Keep data ownership explicit. A service that owns a business capability should control changes to its data through its contract. Shared database tables couple release schedules and internal schemas. Cross-service transactions are also costly. Many systems instead accept eventual consistency and design compensating actions for failed multi-step work.
Design instances to be replaceable
The Twelve-Factor methodology recommends stateless application processes. Store durable business data in a backing service, not in one process's memory or local filesystem. Then any healthy instance can serve the next request.
Replaceable instances make horizontal scaling and recovery practical. They also require deliberate state handling:
- Put durable records in a database or object store.
- Put shared session state in a shared store, or use a verifiable client token when appropriate.
- Treat local caches as disposable copies.
- Make background work safe to retry.
- Handle shutdown signals and stop accepting new work before exit.
Idempotency means repeating an operation has the same intended effect as performing it once. An idempotency key can let a service recognize a retried payment or order request. This protects business outcomes when a client, queue, or network retries after an uncertain result.

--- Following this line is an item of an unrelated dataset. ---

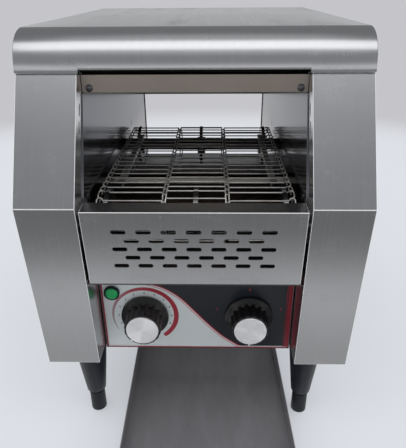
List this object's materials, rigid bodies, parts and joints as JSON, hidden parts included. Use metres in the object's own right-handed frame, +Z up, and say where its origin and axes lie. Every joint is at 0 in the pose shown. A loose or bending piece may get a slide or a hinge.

Separate build, configuration, and runtime
Build one immutable artifact, then promote that artifact through environments. Supply environment-specific configuration at deployment or runtime. Do not rebuild the application to change an endpoint or feature setting.
Treat credentials separately from ordinary configuration. A secret store controls access and rotation. Avoid placing secrets in source code, container images, or logs. On Kubernetes, a Secret separates confidential values from application code, but you still need encryption at rest and least-privilege access.
Declare CPU and memory needs. On Kubernetes, resource requests guide placement. Resource limits constrain consumption. Measure real use before tuning because incorrect values can waste capacity or destabilize a workload.
Expect failure at every boundary
Every network call can be slow, fail, or complete after the caller gives up. Set a timeout so work does not wait forever. Retry only transient failures, use a bounded retry policy, and add randomized delay so many clients do not retry together.
A circuit breaker can stop calls to a dependency that is already failing. A bulkhead separates resource pools so one overloaded path does not consume every worker or connection. A queue can buffer a temporary mismatch between producers and consumers. None of these removes failure. Each changes how failure spreads.
Health signals must describe different questions. A startup check asks whether initialization finished. A readiness check asks whether this instance should receive traffic. A liveness check asks whether restarting the instance is useful. A careless liveness check can restart overloaded instances and make an outage worse.
Plan graceful degradation around critical user flows. If recommendations fail, checkout might still work. If the payment service fails, accepting an order as paid would violate the outcome. The business requirement decides which function can degrade and which must stop.
Scale the right thing
Horizontal scaling adds instances. Vertical scaling gives an instance more CPU or memory. Horizontal scaling works best when instances are replaceable and coordination is limited. It does not repair a slow database, a hot partition, or a serialized critical section.
Choose a scaling signal that represents work. CPU can fit compute-bound work. Queue depth can fit workers. Request concurrency or latency can fit a network service. Test the entire path at expected and failure loads. The first saturated dependency sets the system's effective capacity.
Make operation part of the design
An observable application emits enough evidence to explain its behavior. Metrics show trends and aggregate rates. Logs record events. Traces connect work across component boundaries. Propagate a request or trace context so you can follow one user flow through the system.
Measure from the user's perspective. A service can be running while returning wrong or late results. Define service level indicators for outcomes such as successful checkout rate or response latency. Use those signals for alerts and release decisions.
Automate repeatable changes. A delivery pipeline should build, test, scan, and deploy the same artifact. Progressive delivery limits exposure by sending a small portion of traffic to a new release. A rollback helps when the old version remains compatible with current data. Some database changes require a forward fix instead, so design schema changes for mixed-version operation.
Know when the approach fits
Cloud native design helps when demand changes, continuous delivery matters, or several teams need independent ownership. It also fits systems that need explicit recovery and operational controls.
It can be excessive for a small, stable application with modest traffic and one release owner. The goal is not the largest architecture. The goal is the simplest design that meets the required outcomes and can evolve when those outcomes change.